Les agriculteurs sont attachés à la propriété privée. Et les glaneurs
craignent d’être assimilés à des précaires. Ce qu’ils sont parfois, mais
pas toujours. Glaner permet certes de réaliser des économies, mais
aussi de limiter le gaspillage. C’est d’abord une philosophie de vie. Ce
droit d’usage, un peu tombé en désuétude, reste à réinventer.
Que dit la loi ?
On distingue le glanage, qui consiste à ramasser ce qui reste au sol après la récolte, du grappillage, qui consiste à cueillir ce qui reste sur les arbres ou dans les vignes. En 1554, un édit royal stipule que le glanage est autorisé aux pauvres, aux malheureux, aux gens défavorisés, aux personnes âgées, aux estropiés et aux petits enfants ! Ce texte est toujours en vigueur, mais on se référera plutôt à l’article 520 du code civil et à l’article R26 du code pénal pour établir un cadre juridique. Un collectif de juristes montpelliérain déduit de ces textes que le glanage est désormais autorisé pour tous, après la récolte et en journée, sauf arrêté municipal contraire. Il reste cependant interdit sur un terrain clôturé. Dans les faits, les propriétaires d’un champ ouvert apprécieront que vous veniez leur demander la permission. Le grappillage, lui aussi, est licite dans les mêmes conditions, mais la jurisprudence l’assimile fréquemment au maraudage, donc au vol. Par précaution, limitez-vous aux fruits tombés ou demandez aux propriétaires. Enfin, le râtelage qui consiste à utiliser un instrument est considéré comme une récolte. Il est donc interdit.
Un réseau pour cueillir
Aujourd’hui, c’est surtout chez les gros producteurs d’oignons ou de pommes de terre qu’on observe encore des scènes de glanage. Mais si l’on veut glaner sain, mieux vaut se tourner vers des agriculteurs bios. Les volumes sont moindres, mais les surplus existent. « Suite au désistement d’un client, j’ai laissé grainer 500 salades sur pied, regrette Sébastien Corneaux, maraîcher bio en Saône-et-Loire. Si j’avais connu un réseau de glaneurs, j’aurais pu faire des heureux. »

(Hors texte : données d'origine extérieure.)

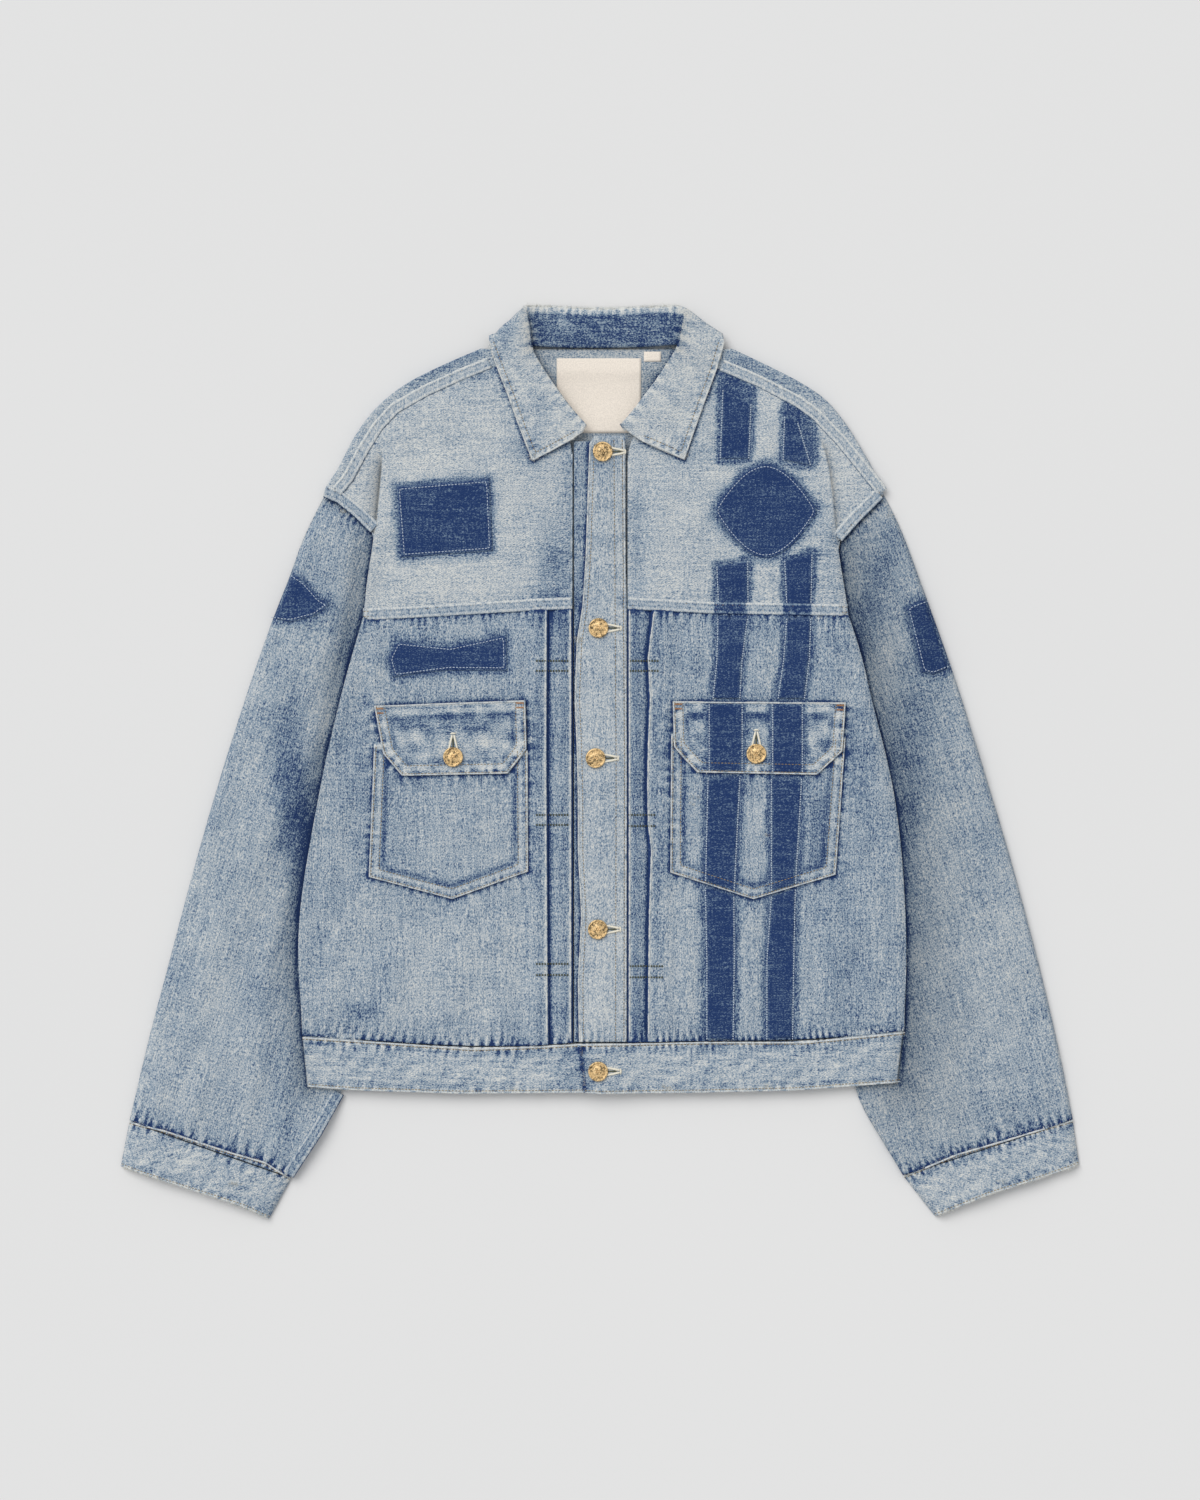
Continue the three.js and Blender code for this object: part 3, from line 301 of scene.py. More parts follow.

Réseau, le mot est lâché. L’association Ondine, spécialisée dans les circuits courts, tente de mettre en place un glanage organisé avec les producteurs bios des Monts du Lyonnais. « Le terme fait peur à la chambre d’Agriculture. Mais on va se lancer sans elle, car les producteurs sont partants, explique Michel Gontier, bénévole à Ondine. Nous allons créer une plateforme internet sur laquelle les paysans pourront indiquer les jours et les lieux de glanage. En bio, on pratique la rotation des cultures. On ne peut pas laisser traîner des patates ou des carottes si l’on veut mettre des épinards ou des blettes. Il faut assainir le sol en récoltant l’intégralité du champ. Le glanage, c’est du temps de gagné pour les agriculteurs ! » Si vous connaissez des maraîchers bios, proposez-leur donc vos services.
Cinq tonnes de fruits !
Beaucoup de fruitiers sont devenus des arbres d’agrément et ont perdu leur fonction nourricière. Lassé de voir pourrir des fruits sur pied dans les jardins et vergers autour de Dijon, Thierry Deiller, fondateur de l’association Relais Planète solidaire, a décidé de les ramasser. « En septembre 2007, j’ai lancé un appel à travers la presse locale. Des dizaines de particuliers m’ont ouvert leur jardin. À l’automne 2009, avec un groupe de bénévoles, nous avons organisé notre première collecte Fruimalin et récolté cinq tonnes de fruits ! » L’expérience s’est renouvelée et Fruimalin est aujourd’hui une activité économique qui salarie une personne à l’année. Les plus beaux fruits – environ 10 % de la récolte – sont donnés au propriétaire du jardin, aux bénévoles qui les ramassent et au secteur caritatif. Le reste est transformé en confitures ou en jus, que l’association vend sur les marchés.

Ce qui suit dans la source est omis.